Someone that has been focused on QC type activities to date can be successfully integrated into an existing agile team if they are willing to move to a generalizing specialist approach and if they are willing to share their expertise in quality practices with the rest of the team. By doing so they will become more versatile and the overall quality of the deliverables produced by the team will increase.
On the other hand, if they stick to a pure specialist role, they are unlikely to fit well into the team.
A number of years ago at one employer, I ran a set of XP teams, and placed the assigned QA resource on-team, attending all the standups etc., and very closely located with the team as well. As coach, I explicitly gave her permission to decide when a user story was "done", and accepted. This worked very well, and she found it empowering.

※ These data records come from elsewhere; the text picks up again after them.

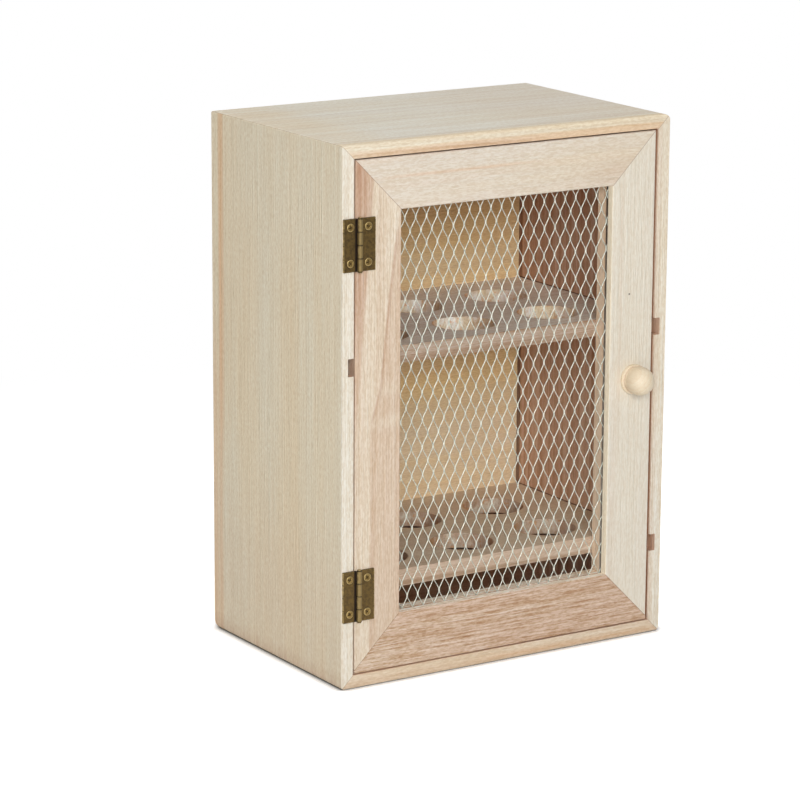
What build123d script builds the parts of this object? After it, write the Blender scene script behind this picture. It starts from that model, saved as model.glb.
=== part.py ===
"""Small free-standing egg cabinet: a mitred box with two pierced shelves and a wire-mesh door.

Frame: origin at the middle of the base, X to the right, Y to the back, Z up, in millimetres.
The door is hung on the left on two small butt hinges and is drawn closed.
"""

import os
from math import atan2, ceil, degrees, radians, tan

from build123d import *

# Carcass
cabinet_width = 200.0
cabinet_depth = 130.0
cabinet_height = 280.0
board_thickness = 7.0
top_left_radius = 1.0
top_right_radius = 3.0
bottom_corner_radius = 2.5
front_top_radius = 2.0
front_bottom_radius = 1.2
back_top_radius = 1.0
back_bottom_radius = 5.0

# Back panel, let into a rabbet round the back of the carcass
panel_thickness = 3.0
rabbet_width = 3.5
panel_clearance = 0.15

# Shelves, housed in dadoes that run out at the front edges of the sides
shelf_thickness = 9.0
dado_depth = 3.3
dado_clearance = 0.05
lower_shelf_height = 45.3
upper_shelf_height = 163.3
shelf_to_door = 0.5
egg_hole_diameter = 33.0
egg_column_pitch = 53.5
egg_row_pitch = 50.0
egg_front_share = 0.36  # part of the spare depth of a shelf that lies in front of the holes
egg_columns = 3
egg_rows = 2

# Door frame
door_thickness = 13.0
frame_width = 26.8
bottom_rail_width = 28.7
gap_hinge_side = 1.0
gap_knob_side = 1.8
gap_top = 0.8
gap_bottom = 0.6
frame_chamfer = 0.4

# Wire mesh, two layers of slanting strands welded where they cross and held in a kerf in the frame
kerf_setback = 4.4
kerf_width = 1.6
kerf_depth = 3.5
sheet_edge_gap = 0.3
strand_width = 0.6
strand_thickness = 0.5
weld_film = 0.02
diamond_width = 6.53
diamond_height = 14.0
mesh_tilt = 1.4

# Butt hinges
hinge_height = 26.8
leaf_width = 9.3
leaf_thickness = 0.9
leaf_corner = 0.4
knuckle_radius = 1.35
knuckle_gap = 0.12
knuckle_side_gap = 0.25
knuckle_count = 4
pin_radius = 0.7
pin_running_clearance = 0.06
pin_standoff = 1.45
pin_head_radius = 1.05
pin_head_height = 0.45
pin_from_outside = 9.8
lower_hinge_inset = 41.4
upper_hinge_inset = 42.3

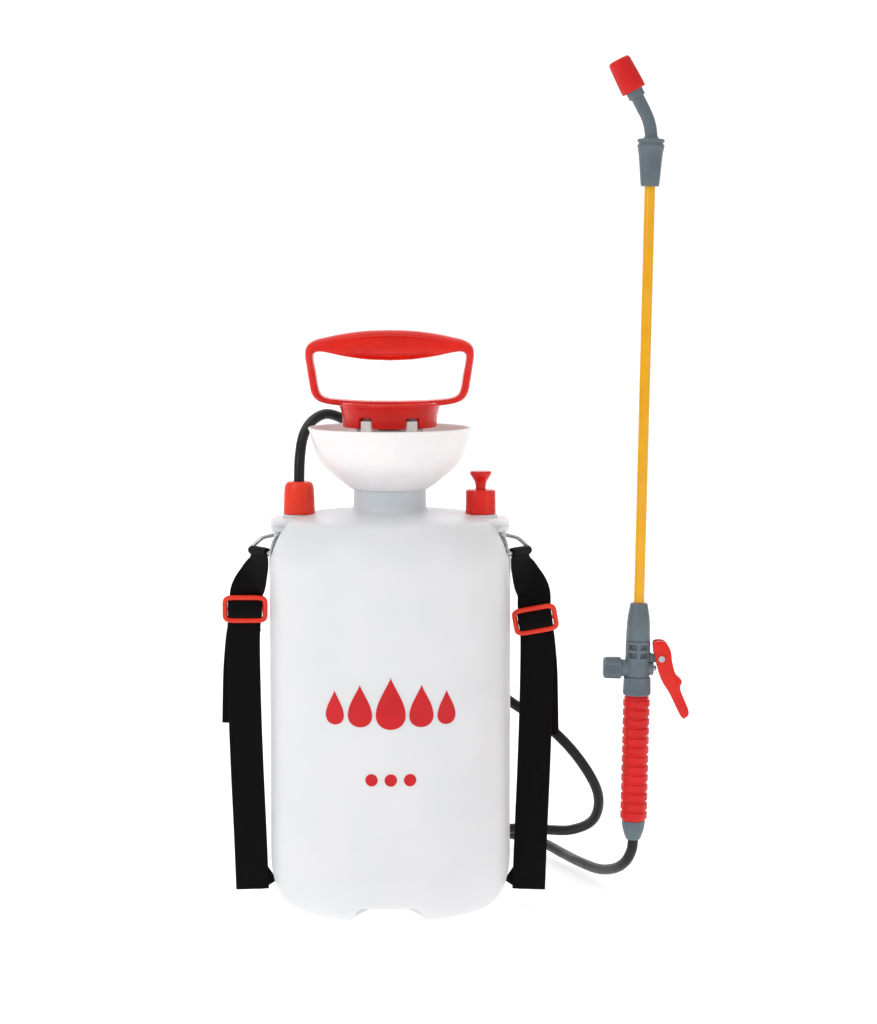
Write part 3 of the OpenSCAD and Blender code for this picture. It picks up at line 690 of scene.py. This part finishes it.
# %% Wand frame, hose nut and grip
elbow_joint, nozzle_joint = joints["elbow_turn"], joints["nozzle_twist"]
up_wand = Vector(elbow_joint["axis"]).normalized()
HOSE_NUT_TO_ELBOW = 0.512
WAND = turn_to(up_wand, Vector(elbow_joint["pos_m"]) - HOSE_NUT_TO_ELBOW * up_wand)
NOZZLE = turn_to(nozzle_joint["axis"], nozzle_joint["pos_m"])

nut_outline = [[4.35, 0.3], [5.2, 0], [6.6, 3.4], [8.3, 8.6], [8.9, 14.8], [6.1, 15], [6.1, 6], [4.35, 6]]
nut_outline = soften(nut_outline, [0.3, 1.5, 3, 3, 0.5, 0.2, 0.2, 0.2])
settle(lathe("hose_nut_grey", nut_outline, 96, place=WAND), "wand", nylon_grey, "hose_nut")
# Thirteen rings over 93 mm of grip, the first one 3.15 mm above the lower collar at 16 mm.
GRIP_R, PITCH = 10.0, 93 / 13
h = np.arange(15.0, 111.01, 0.3)
wave = np.cos(2 * np.pi * (h - 16 - 3.15) / PITCH)
ripple = GRIP_R + 0.15 - 1.0 * np.clip((-wave - 0.35) / 0.5, 0, 1)
ripple = np.where((h < 16.2) | (h > 109.6), GRIP_R - 1.2, ripple)
grip_profile = np.vstack([[[6.6, 15]], np.stack([ripple, h], 1), [[6.6, 111.0]]])
settle(lathe("grip_red", grip_profile, 96, place=WAND, crease=60), "wand", nylon_red, "grip")

# %% [markdown]
# ## Trigger valve
# The body is a vertical barrel with a cross barrel through it. Between the two, ribs stand on the
# barrel and leave dark slots, so the slots are cut where the radius drops between ribs.

# %% Collar nut, valve body and side cap
def ribbed(count, depth, low, high, start=0.0):
    """Vertical finger ribs: the radius drops by depth between count ribs, from low to high."""
    def shape(r, z, a):
        wave = 0.5 - 0.5 * np.cos(count * (a - np.radians(start)))
        fade = np.clip(np.minimum(z - low, high - z) / 0.9, 0, 1) * (r > r.max() * 0.8)
        return r - depth * fade * np.clip(wave * 1.7 - 0.35, 0, 1), z
    return shape


grip_nut_outline = [[7.1, 111], [10.2, 111.1], [10.5, 112.5], [10.1, 124.9], [7.1, 124.9]]
grip_nut_outline = soften(grip_nut_outline, [0.2, 0.6, 0.8, 1, 0.2])
grip_nut = lathe("grip_nut_grey", grip_nut_outline, 144, ribbed(18, 0.7, 112.6, 123.8), WAND)
settle(grip_nut, "wand", nylon_grey, "grip_nut")
# Heights up the wand of the cross barrel's axis and of the trigger's pin, and how far out the pin is.
VALVE_U, PIN_U, PIN_X, BARREL_R = 131.4, 139.6, 17.5, 9.3


def slotted(r, z, a):
    """Two rows of slots in front and two behind, either side of the middle rib."""
    side = abs((a + np.pi / 2) % np.pi)
    side = np.minimum(side, np.pi - side) * BARREL_R
    across = np.clip((side - 1.5) / 0.4, 0, 1) * np.clip((8.6 - side) / 0.4, 0, 1)
    rows = sum(np.clip((1.95 - abs(z - mid)) / 0.4, 0, 1) for mid in (141.6, 147.9))
    return r - 2.6 * across * rows * (r > 8.5), z


barrel_outline = np.vstack([
    [[3, 111], [7, 111], [7, 125], [9.1, 125.1]],
    np.stack([np.full(70, BARREL_R), np.linspace(126, 151.4, 70)], 1),
    [[9.0, 152.2], [6.9, 152.2], [6.9, 166], [3, 166]],
])
barrel = lathe("valve_barrel", soften(barrel_outline, 0.25, 2), 168, slotted, WAND)
ACROSS = WAND @ Matrix.Translation((0, 0, VALVE_U * MM)) @ Matrix.Rotation(np.pi / 2, 4, "Y")
left_boss = lathe("boss_left", soften([[5, -14], [6.5, -14], [6.5, 0], [5, 0]], 0.5), 64, place=ACROSS)
right_boss = lathe("boss_right", soften([[2.25, 6], [5.2, 6], [5.2, 12], [2.25, 12]], 0.4), 64, place=ACROSS)
a = np.linspace(-0.6, np.pi * 0.86, 26)
round_pin = np.stack([PIN_X + 5 * np.cos(a), PIN_U + 5 * np.sin(a)], 1)
ear_outline = np.vstack([[[6, PIN_U - 2.6], [13, PIN_U - 3.4]], round_pin, [[6, PIN_U + 5.2]]])
ear = slab("ear", ear_outline, 2.95, 0.5, WAND)
settle(join("valve_grey", [barrel, left_boss, right_boss, ear]), "wand", nylon_grey, "valve_body")
side_cap_outline = [
    [5.2, -12.3], [8.2, -12.3], [8.3, -14], [8.1, -24.6], [7.2, -25.9], [0.01, -25.9], [0.01, -20],
    [5.2, -20],
]
side_cap_outline = soften(side_cap_outline, [0.2, 0.5, 0.5, 1.2, 1, 0, 0, 0.2])


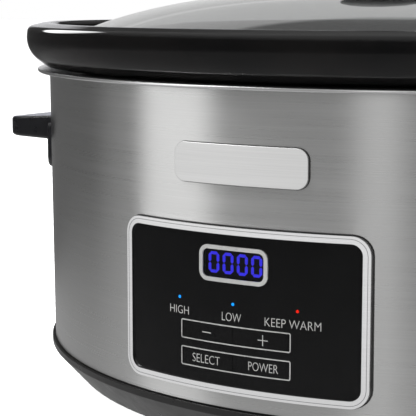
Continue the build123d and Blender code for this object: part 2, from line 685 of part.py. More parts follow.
# Glossy black face with a window, three lights and two slots for the keys
KEY_SLOT = (2 * KEY_SIZE[0] + KEY_SPLIT + 2 * KEY_GAP, KEY_SIZE[1] + 2 * KEY_GAP)
with BuildPart() as panel_face:
    face_size = (FACE_SIZE[0] - 0.2, FACE_SIZE[1] - 0.2)
    front_block(face_size, PANEL_Z, FACE_CORNER - 0.1, FACE_BACK, FACE_FRONT)
    front_cut(WINDOW_SIZE, DISPLAY_Z, WINDOW_CORNER)
    for light_x in LIGHTS.values():
        cylinder_y(light_x, LIGHT_Z, LIGHT_RADIUS + 0.1, *FRONT_WALL, mode=Mode.SUBTRACT)
    for row_z in KEY_ROWS.values():
        front_cut(KEY_SLOT, row_z, 1.0)
save(panel_face, "panel_face")

# Tray behind the face: a rectangular tube through the wrap with four posts for the board
POST_X, POST_Z = 48.6, 23.6
POSTS = [(x, z) for x in (-POST_X, POST_X) for z in (PANEL_Z - POST_Z, PANEL_Z + POST_Z)]
POST_RADIUS = 3.4
TRAY_BACK = -12.6
with BuildPart() as panel_tray:
    post_front = front_y(FACE_BACK - 0.1, POST_X + POST_RADIUS)
    front_block(TRAY_SIZE, PANEL_Z, 4.0, TRAY_BACK, FACE_BACK - 0.05)
    front_cut((TRAY_SIZE[0] - 3.2, TRAY_SIZE[1] - 3.2), PANEL_Z, 2.4)
    for post_x, post_z in POSTS:
        cylinder_y(post_x, post_z, POST_RADIUS, BOARD_Y, post_front)
        cylinder_y(post_x, post_z, 1.3, -110, BOARD_Y - 2, mode=Mode.SUBTRACT)
save(panel_tray, "panel_tray")

with BuildPart() as control_board:
    with BuildSketch(Plane.XZ.offset(-BOARD_Y - BOARD_THICKNESS)):
        with Locations((0, PANEL_Z)):
            RectangleRounded(TRAY_SIZE[0] - 4.2, TRAY_SIZE[1] - 4.2, 2)
            with GridLocations(2 * POST_X, 2 * POST_Z, 2, 2):
                Circle(1.5, mode=Mode.SUBTRACT)
    extrude(amount=BOARD_THICKNESS)
save(control_board, "control_board")

BOARD_BACK = BOARD_Y + BOARD_THICKNESS
with BuildPart() as board_screws:
    for post_x, post_z in POSTS:
        cylinder_y(post_x, post_z, 2.4, BOARD_BACK + 1.6, BOARD_BACK)
        cylinder_y(post_x, post_z, 1.2, BOARD_BACK + 0.5, BOARD_Y - 1.8)
save(board_screws, "board_screws")

# Window, its bright frame and the lit digits on the display module behind it
with BuildPart() as display_window:
    pane = (WINDOW_SIZE[0] - 0.1, WINDOW_SIZE[1] - 0.1)
    front_block(pane, DISPLAY_Z, WINDOW_CORNER - 0.05, FACE_BACK, FACE_FRONT)
save(display_window, "display_window")

with BuildPart() as display_frame:
    front_block(DISPLAY_SIZE, DISPLAY_Z, 4.3, FACE_FRONT + 0.02, FACE_FRONT + 0.7)
    front_cut(WINDOW_SIZE, DISPLAY_Z, WINDOW_CORNER)
save(display_frame, "display_frame")

MODULE_FRONT = -130.2
MODULE_SIZE = (WINDOW_SIZE[0] - 0.6, WINDOW_SIZE[1] + 2.4)
with BuildPart() as display_module:
    with BuildSketch(Plane.XZ.offset(-BOARD_Y)):
        with Locations((0, DISPLAY_Z)):
            Rectangle(*MODULE_SIZE)
    extrude(amount=BOARD_Y - MODULE_FRONT)
save(display_module, "display_module")

SEGMENT = 1.25             # width of a lit bar
SEGMENT_GAP = 0.25
DIGIT_DEPTH = 0.25


def segment_bar(centre_x, centre_z, length, upright_bar):
    """One lit bar with pointed ends, drawn in the display's plane."""
    half = SEGMENT / 2
    tip = length / 2
    upper = [(-tip, 0), (half - tip, half), (tip - half, half)]
    corners = upper + [(-u, -v) for u, v in upper]
    if upright_bar:
        corners = [(v, u) for u, v in corners]
    with BuildLine() as outline:
        Polyline([(centre_x + u, centre_z + v) for u, v in corners], close=True)
    make_face(outline.line)


with BuildPart() as display_digits:
    with BuildSketch(Plane.XZ.offset(-MODULE_FRONT)):
        for number in range(4):
            digit_x = (number - 1.5) * DIGIT_PITCH
            bar_x = DIGIT_SIZE[0] / 2 - SEGMENT / 2
            bar_z = DIGIT_SIZE[1] / 2 - SEGMENT / 2
            for side in (-1, 1):
                segment_bar(digit_x, DISPLAY_Z + side * bar_z, 2 * bar_x - SEGMENT_GAP, False)
                for half in (-1, 1):
                    middle_z = DISPLAY_Z + half * bar_z / 2
                    segment_bar(digit_x + side * bar_x, middle_z, bar_z - SEGMENT_GAP, True)
    extrude(amount=DIGIT_DEPTH)
save(display_digits, "display_digits")

# Light pipes from the board to the face
for light_name, light_x in LIGHTS.items():
    with BuildPart() as light_pipe:
        cylinder_y(light_x, LIGHT_Z, LIGHT_RADIUS, BOARD_Y, front_y(FACE_FRONT + 0.15, light_x))
        fillet(light_pipe.edges().sort_by(Axis.Y)[0], 0.3)
    save(light_pipe, f"light_{light_name}")

# Four push keys, flush with the face, each with lips behind it and a stem over its switch
KEY_LIP = 0.8
KEY_BACK = FACE_BACK - 1.6
KEY_X = KEY_SPLIT / 2 + KEY_SIZE[0] / 2
STEM_RADIUS = 1.6
STEM_END = -127.0
LIP_CLEARANCE = 0.35       # behind the face, so that a lip never touches it
for key_name, (row, side) in KEYS.items():
    row_z = KEY_ROWS[row]
    with BuildPart() as key:
        front_block(KEY_SIZE, row_z, 0.7, KEY_BACK, FACE_FRONT, x=side * KEY_X)
        lipped = (KEY_SIZE[0], KEY_SIZE[1] + 2 * KEY_LIP)
        front_block(lipped, row_z, 0.5, KEY_BACK, FACE_BACK - LIP_CLEARANCE, x=side * KEY_X)
        cylinder_y(side * KEY_X, row_z, STEM_RADIUS, STEM_END, front_y(KEY_BACK + 0.4, KEY_X))
    save(key, f"key_{key_name}")

# Push switches on the board, one behind each key
SWITCH_SIZE = 6.0
with BuildPart() as key_switches:
    for row, side in KEYS.values():
        with BuildSketch(Plane.XZ.offset(-BOARD_Y)):
            with Locations((side * KEY_X, KEY_ROWS[row])):
                Rectangle(SWITCH_SIZE, SWITCH_SIZE)
        extrude(amount=3.5)
        cylinder_y(side * KEY_X, KEY_ROWS[row], 1.7, BOARD_Y - 3.5, BOARD_Y - 4.3)
save(key_switches, "key_switches")

# ==== Electrics inside =======================================================================
# Power board on the pan's bosses, with its relay, transformer and terminal block
POWER_BOARD = ((-88.0, -8.0), (2.0, 58.0))
with BuildPart() as power_board:
    block(*POWER_BOARD, POWER_BOARD_Z)
    with Locations(*[(x, y, POWER_BOARD_Z[1]) for x, y in BOARD_BOSSES]):
        Hole(1.6)
save(power_board, "power_board")

with BuildPart() as power_board_screws:
    for boss_x, boss_y in BOARD_BOSSES:
        upright(boss_x, boss_y, 2.6, POWER_BOARD_Z[1], POWER_BOARD_Z[1] + 1.8)
        upright(boss_x, boss_y, BOARD_SCREW_RADIUS, 9.0, POWER_BOARD_Z[1] + 1)
save(power_board_screws, "power_board_screws")

BOARD_TOP = POWER_BOARD_Z[1]
LEAD_X = -45.0
with BuildPart() as transformer:
    block((-84.0, -57.0), (26.0, 49.0), (BOARD_TOP, BOARD_TOP + 5))
    block((-81.0, -60.0), (22.0, 53.0), (BOARD_TOP + 5, BOARD_TOP + 15))
    block((-84.0, -57.0), (26.0, 49.0), (BOARD_TOP + 15, BOARD_TOP + 18))
save(transformer, "transformer")

with BuildPart() as relay:
    block((-34.0, -15.0), (28.0, 44.0), (BOARD_TOP, BOARD_TOP + 15.5))
    fillet(edges().group_by(Axis.Z)[-1], 0.6)
save(relay, "relay")

with BuildPart() as terminal_block:
    block((LEAD_X - 13, LEAD_X + 13), (8.0, 18.0), (BOARD_TOP, BOARD_TOP + 12))
    for screw_x in (LEAD_X - 8, LEAD_X, LEAD_X + 8):
        upright(screw_x, 13.0, 2.2, BOARD_TOP + 8, BOARD_TOP + 13, mode=Mode.SUBTRACT)
save(terminal_block, "terminal_block")

# Flat cable between the two boards, with a header at each end
CABLE_X = -24.0
CABLE_Z = BOARD_TOP + 3.0
CABLE_Y = -115.5           # between the tray and the heat shield
CABLE_START = 7.0
CABLE_WIDTH = 12.0
with BuildPart() as cable_headers:
    block((CABLE_X - 7, CABLE_X + 7), (CABLE_START, 12.0), (BOARD_TOP, BOARD_TOP + 6))
    block((CABLE_X - 7, CABLE_X + 7), (BOARD_BACK, CABLE_Y - 0.5), (42.0, 49.0))
save(cable_headers, "cable_headers")

with BuildPart() as board_cable:
    with BuildLine() as cable_path:
        FilletPolyline(
            (CABLE_X, CABLE_START, CABLE_Z),
            (CABLE_X, CABLE_Y, CABLE_Z),
            (CABLE_X, CABLE_Y, 49.0),
            radius=7.0,
        )
    with BuildSketch(Plane((CABLE_X, CABLE_START, CABLE_Z), x_dir=(1, 0, 0), z_dir=(0, -1, 0))):
        Rectangle(CABLE_WIDTH, 0.9)
    sweep()
save(board_cable, "board_cable")

# Two leads from the band's ends down to the terminal block
LEAD_RADIUS = 1.3
with BuildPart() as heater_leads:
    for side in (-1, 1):
        lead_start = (side * 13.0, drafted(WELL_OUTER, BAND_BOTTOM) + HALF_WIDTH + 1.2, BAND_BOTTOM)
        with BuildLine():
            FilletPolyline(
                lead_start,
                (lead_start[0], lead_start[1], 27.0),
                (LEAD_X + side * 4.0, 70.0, 27.0),
                (LEAD_X + side * 4.0, 18.0, 27.0),
                radius=9.0,
            )
        with BuildSketch(Plane(origin=lead_start, z_dir=(0, 0, -1))):
            Circle(LEAD_RADIUS)
        sweep()
save(heater_leads, "heater_leads")

# Thermal fuse and temperature sensor held against the well's underside
FUSE_AT = (38.0, 26.0)
FUSE_RADIUS = 2.2
with BuildPart() as thermal_fuse:
    with BuildSketch(Plane.YZ.offset(FUSE_AT[0] - 8)):
        with Locations((FUSE_AT[1], WELL_BOTTOM - FUSE_RADIUS - 0.05)):
            Circle(FUSE_RADIUS)
    extrude(amount=16.0)
    fillet(edges(), 0.5)
save(thermal_fuse, "thermal_fuse")

CLIP_GAUGE = 0.6
with BuildPart() as fuse_clip:
    with BuildSketch(Plane.YZ.offset(FUSE_AT[0] - 3)):
        with BuildLine():
            clip_out = FUSE_RADIUS + 0.1 + CLIP_GAUGE
            clip_low = WELL_BOTTOM - 2 * FUSE_RADIUS - 0.2 - CLIP_GAUGE
            Polyline(
                (FUSE_AT[1] - 9, WELL_BOTTOM),
                (FUSE_AT[1] - 9, WELL_BOTTOM - CLIP_GAUGE),
                (FUSE_AT[1] - clip_out, WELL_BOTTOM - CLIP_GAUGE),
                (FUSE_AT[1] - clip_out, clip_low),
                (FUSE_AT[1] + clip_out, clip_low),
                (FUSE_AT[1] + clip_out, WELL_BOTTOM - CLIP_GAUGE),
                (FUSE_AT[1] + 9, WELL_BOTTOM - CLIP_GAUGE),
                (FUSE_AT[1] + 9, WELL_BOTTOM),
                (FUSE_AT[1] + clip_out - CLIP_GAUGE, WELL_BOTTOM),
                (FUSE_AT[1] + clip_out - CLIP_GAUGE, clip_low + CLIP_GAUGE),
                (FUSE_AT[1] - clip_out + CLIP_GAUGE, clip_low + CLIP_GAUGE),
                (FUSE_AT[1] - clip_out + CLIP_GAUGE, WELL_BOTTOM),
                close=True,
            )
        make_face()
    extrude(amount=6.0)
save(fuse_clip, "fuse_clip")

SENSOR_AT = (36.0, -24.0)
with BuildPart() as temperature_sensor:
    upright(*SENSOR_AT, 6.0, WELL_BOTTOM - 1.2, WELL_BOTTOM)
    upright(*SENSOR_AT, 3.2, WELL_BOTTOM - 6.0, WELL_BOTTOM - 1.2)
save(temperature_sensor, "temperature_sensor")
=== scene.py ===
"""Looks for an oval slow cooker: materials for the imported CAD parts, finer glaze and glass,
printing and trim on its front, a plain floor, studio light and a camera. Metres, in the CAD's
own frame, unless a name or comment says millimetres."""

import math

import bmesh
import bpy
from mathutils import Matrix, Vector


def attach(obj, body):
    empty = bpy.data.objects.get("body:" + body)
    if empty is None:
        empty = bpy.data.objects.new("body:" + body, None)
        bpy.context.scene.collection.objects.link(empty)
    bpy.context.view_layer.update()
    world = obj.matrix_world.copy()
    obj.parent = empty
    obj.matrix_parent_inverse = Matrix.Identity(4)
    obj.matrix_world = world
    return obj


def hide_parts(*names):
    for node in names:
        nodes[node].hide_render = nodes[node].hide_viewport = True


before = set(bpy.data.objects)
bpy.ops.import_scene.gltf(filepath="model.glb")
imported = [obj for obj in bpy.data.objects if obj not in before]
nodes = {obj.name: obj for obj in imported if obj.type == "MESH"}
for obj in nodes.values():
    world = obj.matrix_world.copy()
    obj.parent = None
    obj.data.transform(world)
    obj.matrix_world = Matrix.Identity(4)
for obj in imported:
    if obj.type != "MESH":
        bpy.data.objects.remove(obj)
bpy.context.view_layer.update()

MM = 0.001

# The steel wrap's four-centre oval at its top edge, as in the CAD
HALF_LENGTH = 180.0 * MM
HALF_WIDTH = 131.6 * MM
END_RADIUS = 73.3 * MM
END_CENTRE = HALF_LENGTH - END_RADIUS
SIDE_RADIUS = (END_CENTRE**2 + HALF_WIDTH**2 - END_RADIUS**2) / (2 * (HALF_WIDTH - END_RADIUS))
SIDE_CENTRE = SIDE_RADIUS - HALF_WIDTH
SPREAD = math.degrees(math.atan2(SIDE_CENTRE, END_CENTRE))
# each arc's centre, radius, first angle and sweep
OVAL_ARCS = (
    (END_CENTRE, 0, END_RADIUS, -SPREAD, 2 * SPREAD),
    (0, -SIDE_CENTRE, SIDE_RADIUS, SPREAD, 180 - 2 * SPREAD),
    (-END_CENTRE, 0, END_RADIUS, 180 - SPREAD, 2 * SPREAD),
    (0, SIDE_CENTRE, SIDE_RADIUS, 180 + SPREAD, 180 - 2 * SPREAD),
)
WRAP_TOP = 159.9           # millimetres
FACE_FRONT = 0.9           # front of the panel's black face, millimetres out from the oval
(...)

In agile theory, the Product Owner or Customer role is supposed to accept or reject user stories as done. Sometimes though, the product owner role is not officially filled, and requirements come from a number of alternative sources. In a case like this, a QA resource can instead act as user story "doneness judge", and can at least perform user story acceptance. A business analyst or team of analysts can perform the other functions of the product owner.
This arrangement worked well for the teams I was working with at the time. It also gave the assigned QA resource a real and highly relevant role in the team, and certainly aided her assimilation into it. It also promoted QA from some sort of trailing activity into an integrated and important team member.
I'm not saying this was ideal, but it worked for us at the time. Something to consider.
Developers could easily resent a QA person being added to the team if his or her role is not clear, and if they suspect they will have someone looking over their shoulder as they develop. Having the QA person acting as the gatekeeper for formal story acceptance though keeps the roles separate. Your developers are less likely to resent this.
I agree with Kiron. It sounds as though you are wanting to develop a hybrid team of waterfall, and Agile, which depending ont he organization, may be fine.
The best QC integration I've had was when the QC analyst worked with a QC developer on developing automated functional test scripts. The coded software could be run against the automated scripts for immediate feedback and rework.
By the way, Robert, there are no quick victories. The only victories are the ones you had to work hard for.
All teams I work with are restructured to include QA resources--my reading of the formative works of various Agile methods is that all call for cross-functional teams that can deliver a fully developed and tested deliverable. The biggest challenge is timing: If the tester has to sit on their hands waiting for all of the developers to deliver, he or she will be overwhelmed at the end of the sprint and the team will only deliver a small fraction of its stories. The following techniques have proven successful at limiting this problem: test automation (per Stephan's comment), freeing the QA resource to focus on exploratory testing; acceptance-test-driven-development, with the QA person writing test cases before development begins; smaller stories, such that developers submit work for testing early and often throughout the sprint; and as Kiron mentions, cross-training such that developers can do low-level testing, and testers can do low-level development.